IIJ Graduate Fellows
The inequalities, identities, and justice (IIJ) fellows collaborate with the Einaudi Center’s interdisciplinary community committed to research on intersectional inequalities, conducts research on racism, and plans and hosts related events and activities.
Read more about Einaudi’s inequalities, identities, and justice research priority.
Graduate Fellows
Jin Kyung Cho
Jin Kyung Cho is pursuing a master of science in advanced architectural design. She is a research-based curator and architect. Her research is focused on the development of environmental and ecological art and architecture since the emergence of earth art in the 1960s. Cho has worked on and organized numerous public projects involving art, architecture, and urbanism. Cho is the inaugural Tony Smith Foundation 2022 Research Residency Fellow and grantee of the Culture and Arts Fund from Arts Council Korea.
Ariel Dela Cruz
Ariel Dela Cruz (they/he) is a PhD student in the Department of Performing and Media Arts. At the intersections of performance studies, queer studies, trans studies, and Filipinx studies, their research conceptualizes care as a mode of world-making and as a liberatory praxis enacted by transmasculine Filipinx people.
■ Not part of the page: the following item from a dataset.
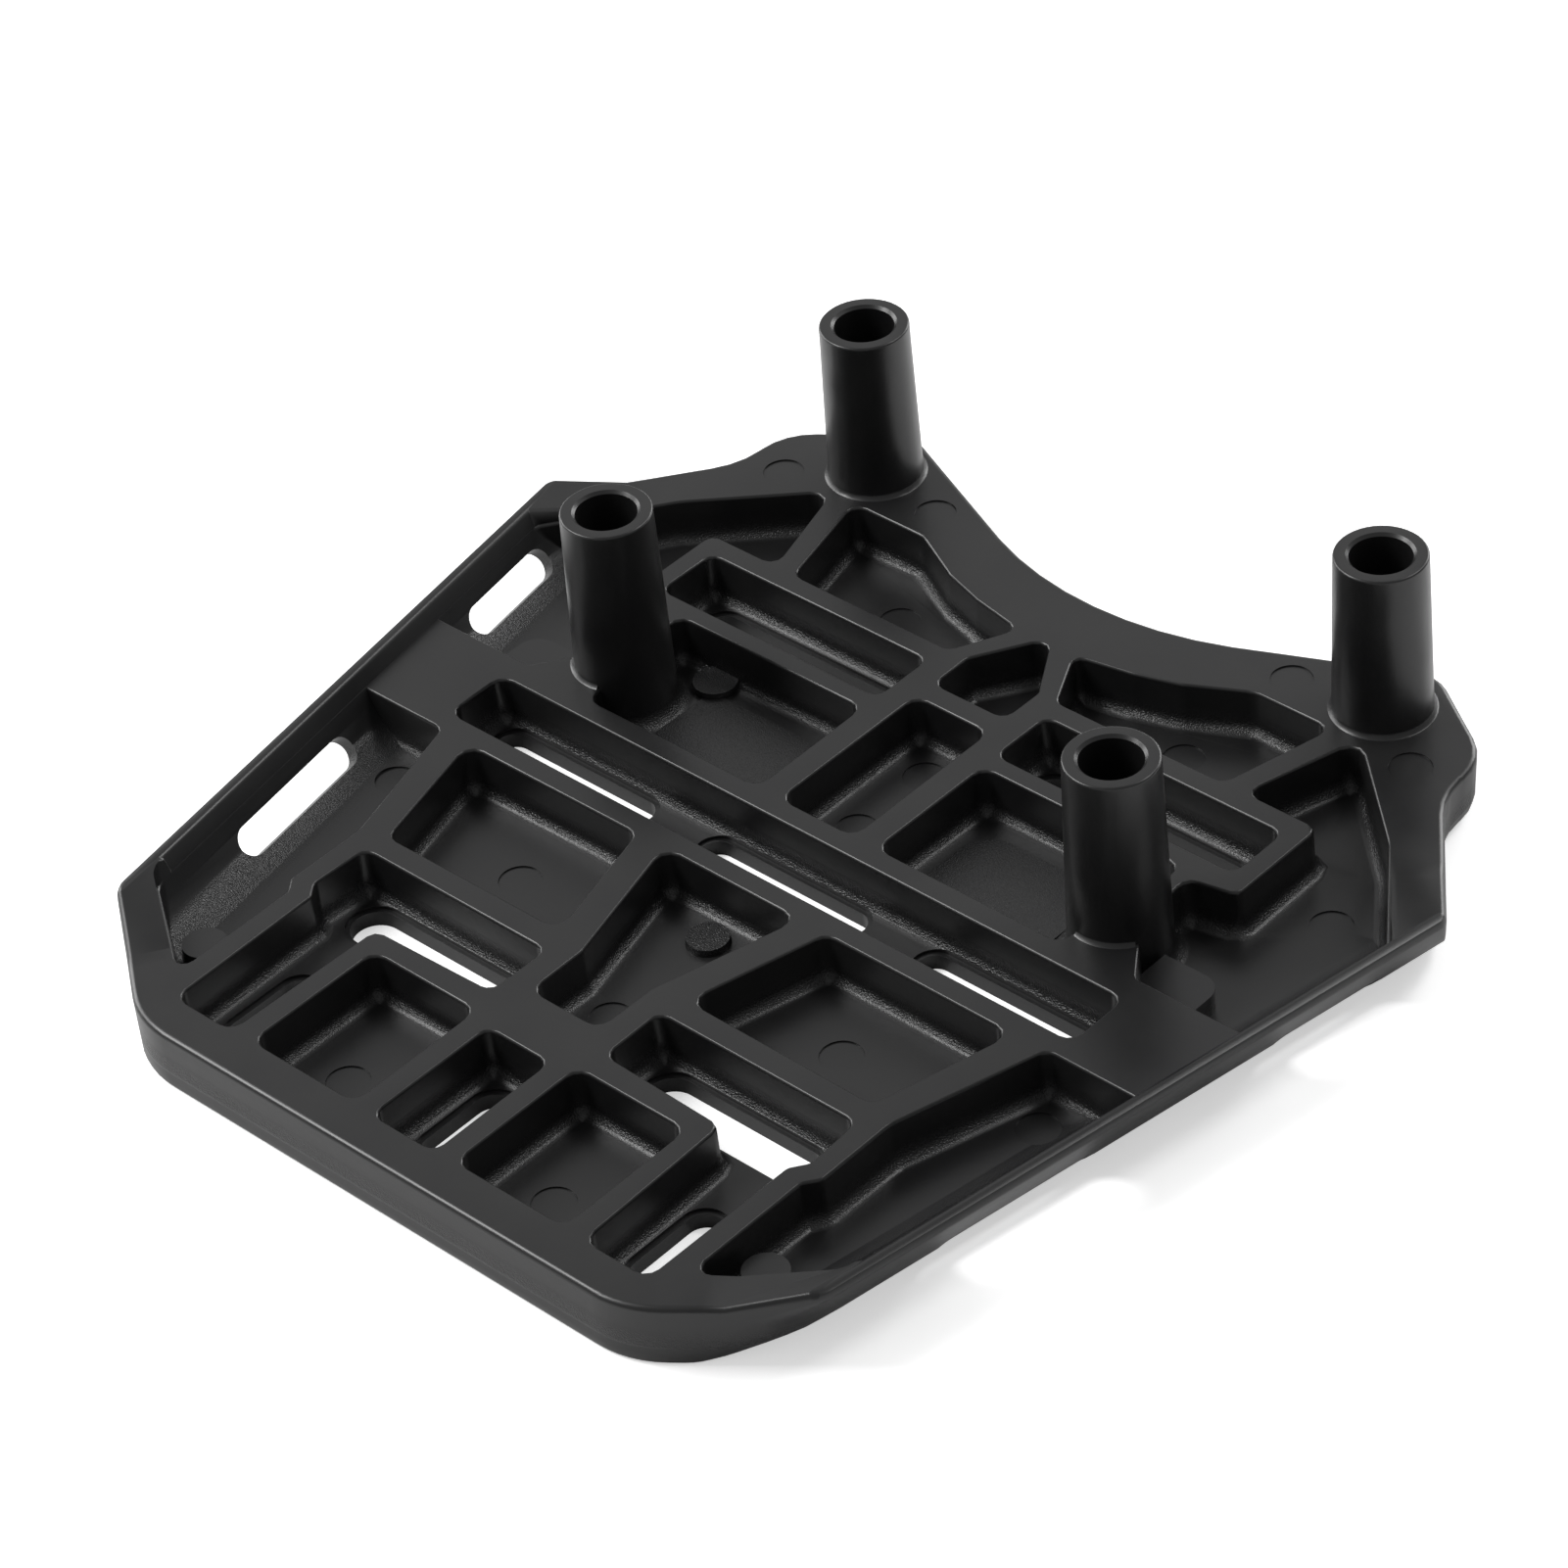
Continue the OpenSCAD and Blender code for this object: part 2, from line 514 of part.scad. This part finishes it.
// Bosses: drafted post with a rounded foot on the pocket floor
boss_sites = [[boss_front_x, boss_front_y], [boss_rear_x, boss_rear_y]];
boss_top = rib_height + boss_height;
function boss_r(z) = boss_d / 2 + (boss_top - z) * tan(boss_draft);
module boss_post(on_floor) {
    foot = [for (a = quarter_turns) [boss_r(zf) + boss_foot_r * (1 - sin(a)),
        zf + boss_foot_r * (1 - cos(a))]];
    rotate_extrude($fn = 96) polygon(concat(
        on_floor ? concat([[0, zf - root], [boss_r(zf) + boss_foot_r, zf - root]], foot)
            : [[0, zf + root], [boss_r(zf + root), zf + root]],
        [for (a = quarter_turns) [boss_d / 2 - boss_edge_r * (1 - cos(a)),
            boss_top - boss_edge_r * (1 - sin(a))]],
        [[0, boss_top]]));
}
// Rounded foot of a boss on the rib plane, sunk a little so that it cuts the
// plane, and drawn in a little so that it starts inside the post
flare_sink = 0.15;
flare_bite = 0.1;
module boss_flare() {
    rotate_extrude($fn = 96) polygon(concat(
        [[0, zr - root], [boss_r(zr) + boss_rib_r, zr - root]],
        [for (a = quarter_turns) [boss_r(zr) + boss_rib_r * (1 - sin(a)) - flare_bite,
            zr - flare_sink + boss_rib_r * (1 - cos(a))]],
        [[0, zr - flare_sink + boss_rib_r]]));
}
module boss_bore() {
    translate([0, 0, boss_top - bore_depth]) cylinder(d = bore_d, h = bore_depth + past, $fn = 96);
    translate([0, 0, boss_top - bore_chamfer])
        cylinder(d1 = bore_d, d2 = bore_d + 4 * bore_chamfer, h = 2 * bore_chamfer, $fn = 96);
    translate([0, 0, -past]) cylinder(d = bolt_d, h = boss_top, $fn = 96);
}

// Ejector marks: shallow round prints on floors and rib plane
floor_marks = [[27.1, 10], [42.3, 71.8], [37.5, 178.8], [92, 156.3], [84.4, 79]];
mid_marks = [[0, 53.3], [0, 123.5], [0, 143.7]];
top_marks = [[82.4, 193.7], [46.9, 201.7]];
module mark(p, z) translate([p[0], p[1], z - mark_depth]) cylinder(d = mark_d, h = past, $fn = 48);
module marks() {
    both_sides() {
        for (p = floor_marks) mark(p, zf);
        for (p = top_marks) mark(p, zr);
    }
    for (p = mid_marks) mark(p, zf);
}

// Raised ejector pads: round ones, a rounded tab beside each front boss, and a
// low stepped field in each boss pocket
low_pad_h = 1.5;
tab_h = pocket_depth - pad_drop;
pad_taper = 0.8;
boss_pads = [[53.4, 140.2, low_pad_h, 9.4], [73.6, 17.2, tab_h, 9]];
mid_pad = [0, 80.6, low_pad_h, 8.6];
tab_at = [76, 113];
tab_long = [9.8, 13.2];
tab_wide = [14.4, 8.6];
field_at = [20.6, 115];
field_wide = [32, 15];
field_long = [24, 23];
module pad(p) translate([p[0], p[1], zf - past])
    cylinder(d1 = p[3] + pad_taper, d2 = p[3], h = p[2] + past, $fn = 48);
module tab() {
    square(tab_long);
    square(tab_wide);
    translate([tab_long[0], tab_wide[1]]) circle(r = tab_wide[0] - tab_long[0], $fn = 48);
}
module field() {
    r = field_wide[0] - field_long[0];
    square(field_wide);
    translate([r, 0]) square(field_long);
    translate([r, field_wide[1]]) circle(r = r, $fn = 48);
}
module pads() {
    both_sides() {
        for (p = boss_pads) pad(p);
        translate([tab_at[0], tab_at[1], zf - past]) linear_extrude(tab_h + past) tab();
        translate([field_at[0], field_at[1], zf - past]) linear_extrude(mark_depth + past) field();
    }
    pad(mid_pad);
}

module rack_casting() {
    color([0.07, 0.07, 0.075]) translate([0, -y_mid, 0]) difference() {
        union() {
            difference() {
                union() {
                    outer_form();
                    both_sides() for (s = boss_sites) translate([s[0], s[1], 0]) boss_flare();
                }
                pockets();
            }
            pads();
            both_sides() {
                translate([boss_front_x, boss_front_y, 0]) boss_post(true);
                translate([boss_rear_x, boss_rear_y, 0]) boss_post(false);
            }
        }
        slots();
        marks();
        both_sides() for (s = boss_sites) translate([s[0], s[1], 0]) boss_bore();
    }
}

rack_casting();
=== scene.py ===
import math
import bpy
from mathutils import Matrix, Vector


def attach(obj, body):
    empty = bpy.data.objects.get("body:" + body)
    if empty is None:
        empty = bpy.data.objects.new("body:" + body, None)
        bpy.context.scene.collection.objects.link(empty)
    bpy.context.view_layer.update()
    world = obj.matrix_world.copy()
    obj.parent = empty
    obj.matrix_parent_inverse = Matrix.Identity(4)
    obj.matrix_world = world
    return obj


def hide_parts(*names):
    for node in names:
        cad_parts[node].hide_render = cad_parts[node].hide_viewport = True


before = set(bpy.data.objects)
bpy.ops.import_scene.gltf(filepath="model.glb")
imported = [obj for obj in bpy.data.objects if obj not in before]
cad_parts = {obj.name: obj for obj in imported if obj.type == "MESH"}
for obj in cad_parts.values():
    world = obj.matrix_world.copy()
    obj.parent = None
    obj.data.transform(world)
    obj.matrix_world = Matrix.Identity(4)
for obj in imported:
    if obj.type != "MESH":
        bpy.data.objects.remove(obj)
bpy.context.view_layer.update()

MM = 0.001

# Heights over the deck face, which lies on the floor
POCKET_FLOOR = 4 * MM
RIB_PLANE = 14 * MM

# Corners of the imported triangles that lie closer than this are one
WELD = 0.002 * MM
# Faces that meet at a smaller angle than this are shaded as one cast radius
SMOOTH_ANGLE = 38

# Patterns in the coat. The grit is drawn one preview pixel wide, since finer
# grit would not show.
DRIFT = 18 * MM
PEEL = 1.4 * MM
PEEL_DEPTH = 0.08 * MM
GRIT = 0.3 * MM
GRIT_DEPTH = 0.2 * MM

# Side of the paper sweep in metres, and the glow that only the camera sees
FLOOR_SIDE = 12
FLOOR_GLOW = 0.5

# White surroundings: as a lamp on the casting, and as the camera sees them
WORLD_LIGHT = 0.36
WORLD_SEEN = 1.0

# Camera: the point it aims at, its direction from there in degrees, distance
# and roll, with the lens and sensor in millimetres
AIM = Vector((-0.01193, 0.01149, 0.014))
AZIMUTH = 45.973
ELEVATION = 38.854
DISTANCE = 1.06523
ROLL = -5.777
LENS = 124.94
SENSOR = 36.0


def deselect():
    """Leave object mode with nothing selected."""
    if bpy.context.object and bpy.context.object.mode != "OBJECT":
        bpy.ops.object.mode_set(mode="OBJECT")
    bpy.ops.object.select_all(action="DESELECT")


def pick(piece):
    """Make one piece the active and only selected one."""
    deselect()
    piece.select_set(True)
    bpy.context.view_layer.objects.active = piece


def linear(hex_colour):
    """sRGB hex to the linear colour that a shader takes."""
    parts = [int(hex_colour[i:i + 2], 16) / 255 for i in (1, 3, 5)]
    return tuple(p / 12.92 if p <= 0.04045 else ((p + 0.055) / 1.055) ** 2.4 for p in parts) + (1,)


def node(tree, kind, links=(), props=(), **sockets):
    """Add a node; sockets by name, links as (input, source node, output)."""
    made = tree.nodes.new(kind)
    for name, value in props:
        setattr(made, name, value)
    for name, value in sockets.items():
        made.inputs[name.replace("_", " ")].default_value = value
    for target, source, output in links:
        tree.links.new(source.outputs[output], made.inputs[target])
    return made


# Materials

def powder_coat():
    """Satin black powder coat over cast aluminium: even and black, with a soft
    sheen, a fine orange peel all over, and the grit of the sand blasted casting
    showing through in the radii at the feet of the ribs, where it sparkles."""
    material = bpy.data.materials.new("satin_black_powder_coat")
    material.use_nodes = True
    tree = material.node_tree
    shader = tree.nodes["Principled BSDF"]
    place = node(tree, "ShaderNodeTexCoord")
    # Colour drifts a little, as the coat's thickness does
    drift = node(tree, "ShaderNodeTexNoise", [("Vector", place, "Object")],
                 Scale=1 / DRIFT, Detail=3.0)
    tone = node(tree, "ShaderNodeValToRGB", [("Fac", drift, "Fac")])
    tone.color_ramp.elements[0].position = 0.3
    tone.color_ramp.elements[0].color = linear("#131314")
    tone.color_ramp.elements[1].position = 0.7
    tone.color_ramp.elements[1].color = linear("#191919")
    tree.links.new(tone.outputs["Color"], shader.inputs["Base Color"])
    # Height picks the grit, which lies in the radii between floors and walls
    split = node(tree, "ShaderNodeSeparateXYZ", [("Vector", place, "Object")])
    height = node(tree, "ShaderNodeMapRange", [("Value", split, "Z")])
    height.inputs["From Min"].default_value = POCKET_FLOOR
    height.inputs["From Max"].default_value = RIB_PLANE
    low = node(tree, "ShaderNodeValToRGB", [("Fac", height, "Result")])
    for spot, value in ((0.06, 1.0), (0.22, 1.0), (0.45, 0.0)):
        low.color_ramp.elements.new(spot).color = (value, value, value, 1)
    low.color_ramp.elements[0].color = (0, 0, 0, 1)
    low.color_ramp.elements[-1].color = (0, 0, 0, 1)
    grit = node(tree, "ShaderNodeTexNoise", [("Vector", place, "Object")],
                Scale=1 / GRIT, Detail=1.0)
    # Orange peel: the soft waves that the molten coat keeps as it sets
    peel = node(tree, "ShaderNodeTexNoise", [("Vector", place, "Object")],
                Scale=1 / PEEL, Detail=1.0)
    grit_share = node(tree, "ShaderNodeMath", [(0, grit, "Fac"), (1, low, "Color")],
                      [("operation", "MULTIPLY")])
    peel_bump = node(tree, "ShaderNodeBump", [("Height", peel, "Fac")],
                     Strength=0.12, Distance=PEEL_DEPTH)
    grit_bump = node(tree, "ShaderNodeBump",
                     [("Height", grit_share, "Value"), ("Normal", peel_bump, "Normal")],
                     Strength=1.0, Distance=GRIT_DEPTH)
    tree.links.new(grit_bump.outputs["Normal"], shader.inputs["Normal"])
    # The sheen drifts with the colour, from satin to a little duller
    gloss = node(tree, "ShaderNodeMapRange", [("Value", drift, "Fac")])
    gloss.inputs["To Min"].default_value = 0.28
    gloss.inputs["To Max"].default_value = 0.38
    tree.links.new(gloss.outputs["Result"], shader.inputs["Roughness"])
    shader.inputs["IOR"].default_value = 1.5
    return material


def pale_floor():
    """Matt white paper sweep that keeps a soft shadow. Its glow is there for
    the camera alone, so that it looks white without lighting the casting."""
    material = bpy.data.materials.new("white_paper_sweep")
    material.use_nodes = True
    tree = material.node_tree
    shader = tree.nodes["Principled BSDF"]
    shader.inputs["Base Color"].default_value = linear("#f2f2f2")
    shader.inputs["Roughness"].default_value = 0.9
    shader.inputs["Specular IOR Level"].default_value = 0.1
    path = node(tree, "ShaderNodeLightPath")
    glow = node(tree, "ShaderNodeEmission", [("Strength", path, "Is Camera Ray")])
    glow.inputs["Color"].default_value = (FLOOR_GLOW, FLOOR_GLOW, FLOOR_GLOW, 1)
    both = node(tree, "ShaderNodeAddShader")
    tree.links.new(shader.outputs["BSDF"], both.inputs[0])
    tree.links.new(glow.outputs["Emission"], both.inputs[1])
    tree.links.new(both.outputs["Shader"], tree.nodes["Material Output"].inputs["Surface"])
    return material


# The casting, coated, with soft shading over its cast radii

def coated_casting(material):
    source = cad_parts["rack_casting"]
    piece = bpy.data.objects.new("coated_casting", source.data.copy())
    bpy.context.scene.collection.objects.link(piece)
    pick(piece)
    bpy.ops.object.mode_set(mode="EDIT")
    bpy.ops.mesh.select_all(action="SELECT")
    bpy.ops.mesh.remove_doubles(threshold=WELD)
    bpy.ops.object.mode_set(mode="OBJECT")
    piece.data.materials.clear()
    piece.data.materials.append(material)
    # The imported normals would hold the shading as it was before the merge
    bpy.ops.mesh.customdata_custom_splitnormals_clear()
    bpy.ops.object.shade_smooth_by_angle(angle=math.radians(SMOOTH_ANGLE))
    flats = piece.modifiers.new("flat_faces_lead", "WEIGHTED_NORMAL")
    flats.keep_sharp = True
    flats.weight = 50
    bpy.ops.object.modifier_apply(modifier=flats.name)
    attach(piece, "root")
    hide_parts("rack_casting")
    return piece


# Stage

# Name, place, side in metres and power in watts of each softbox. The one above
# left is the strongest, and the two low ones stand on the far side.
SOFTBOXES = (
    ("softbox_above_left", (-0.84, -0.53, 1.08), 0.6, 16),
    ("softbox_above_right", (0.39, 0.81, 1.2), 0.4, 5),
    ("softbox_behind", (-0.9, 0.9, 1.0), 0.9, 1),
    ("softbox_behind_left", (-1.5, -0.05, 0.55), 0.8, 11),
    ("softbox_behind_right", (-0.05, 1.5, 0.55), 0.8, 11))


def floor_and_light(material):
    deselect()
    bpy.ops.mesh.primitive_plane_add(size=FLOOR_SIDE, location=(0, 0, 0))
    floor = bpy.context.object
    floor.name = "paper_sweep"
    floor.data.materials.append(material)

    world = bpy.data.worlds.new("white_studio")
    bpy.context.scene.world = world
    world.use_nodes = True
    tree = world.node_tree
    back = tree.nodes["Background"]
    path = node(tree, "ShaderNodeLightPath")
    seen = node(tree, "ShaderNodeMapRange", [("Value", path, "Is Camera Ray")])
    seen.inputs["To Min"].default_value = WORLD_LIGHT
    seen.inputs["To Max"].default_value = WORLD_SEEN
    back.inputs["Color"].default_value = (1, 1, 1, 1)
    tree.links.new(seen.outputs["Result"], back.inputs["Strength"])

    for name, place, size, power in SOFTBOXES:
        bpy.ops.object.light_add(type="AREA", location=place)
        lamp = bpy.context.object
        lamp.name = name
        lamp.data.size = size
        lamp.data.energy = power
        lamp.rotation_euler = (Vector((0, 0, 0)) - Vector(place)).to_track_quat("-Z", "Y").to_euler()


def photo_camera():
    a, e = math.radians(AZIMUTH), math.radians(ELEVATION)
    away = Vector((math.sin(a) * math.cos(e), -math.cos(a) * math.cos(e), math.sin(e)))
    bpy.ops.object.camera_add(location=AIM + away * DISTANCE)
    camera = bpy.context.object
    look = (-away).to_track_quat("-Z", "Y").to_matrix().to_4x4()
    turned = look @ Matrix.Rotation(math.radians(ROLL), 4, "Z")
    camera.rotation_euler = turned.to_euler()
    camera.data.lens = LENS
    camera.data.sensor_width = SENSOR
    camera.data.clip_start = 0.05
    camera.data.clip_end = 20
    bpy.context.scene.camera = camera


photo_camera()
coated_casting(powder_coat())
floor_and_light(pale_floor())
bpy.context.scene.view_settings.view_transform = "Standard"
As a queer and transmasculine Filipinx-Canadian, they have worked as a community worker and educator in Toronto for over six years. As a graduate fellow, they hope to draw attention to queer and trans reimaginings of futurity, relationality, and solidarity beside and despite racial injustices.
Karina Edouard
Karina Edouard is a PhD student in the Department of Anthropology. Her research examines the effects of race and immigration status on health outcomes, particularly within Haitian diasporic communities in the U.S. She explores this relationship through questions concerning intergenerational trauma, biopolitics, embodiment, health policy, and kinship. She is a photographer and plans to incorporate visual methods into her project. As a graduate fellow, she would like to investigate the interconnectedness of social justice movements across geographical and temporal milieus.
Re’ee Hagay
Re’ee Hagay is a PhD candidate in the Department of Near Eastern Studies. His research develops a theoretical framework of sonofragmentation across historical contexts and media in the Middle East. Focusing on the border aesthetic of Mizrahi Jews in Israel/Palestine, he suggests that sonofragmentation allows us to trace the deracializing potentiality in the fragmentary quality of disparate yet surprisingly related archival materials. As a graduate fellow, he would like to rethink secularism as an epistemic limit of critical knowledge in Western academia.
Kendra Kintzi
Kendra Kintzi is a doctoral candidate in development sociology. Her research examines the material politics of renewable energy in the Levant, centering intersectional feminist approaches to ask how urban communities in Jordan experience and shape processes of environmental change. Questions of resource governance, urbanization, and the political economy of development drive her research. As a graduate fellow, she plans to explore connections between ongoing struggles for decolonial liberation and glimpses of what racial justice could look like in the postcolonial world.
Alivia Moore
Alivia Moore is pursuing a PhD in the Department of Communication. Her research interests span the field of interpersonal communication, with a specific focus on the effects of social group membership on perceived trustworthiness. Her research has also touched on climate change issues by exploring how interpersonal discussion can impact mitigation support. As a graduate fellow, she would like to explore how social identity may affect truth bias within individuals and address ways to raise trust and lower conflict between groups.
Chinasa T. Okolo
Chinasa T. Okolo is a PhD candidate in the Department of Computer Science. Her research examines how community healthcare workers in rural India perceive and value artificial intelligence (AI). She designs interactive prototypes and employs ethnography to understand what aspects of model decision-making need to be explained with the goal of improving how AI methods target novice technology users. As a graduate fellow, she plans to identify intersectional inequities that occur in the development and use of algorithmic systems, especially in low-resource areas of the Global South.
I-An Su
I-An "Amy" Su is a PhD student in the Department of Psychology. Her research focuses on how cultural, socioeconomic, and socio-emotional factors influence children's testimonial competencies in legal contexts. She also works on the psychological science of false memory and the legal decision-making of death row inmates' competency for execution evaluations. She worked as an attorney-at-law in Taiwan, specializing in capital case litigation for people with special needs. As a graduate fellow, she plans to consider how science can help to remove barriers for the vulnerable.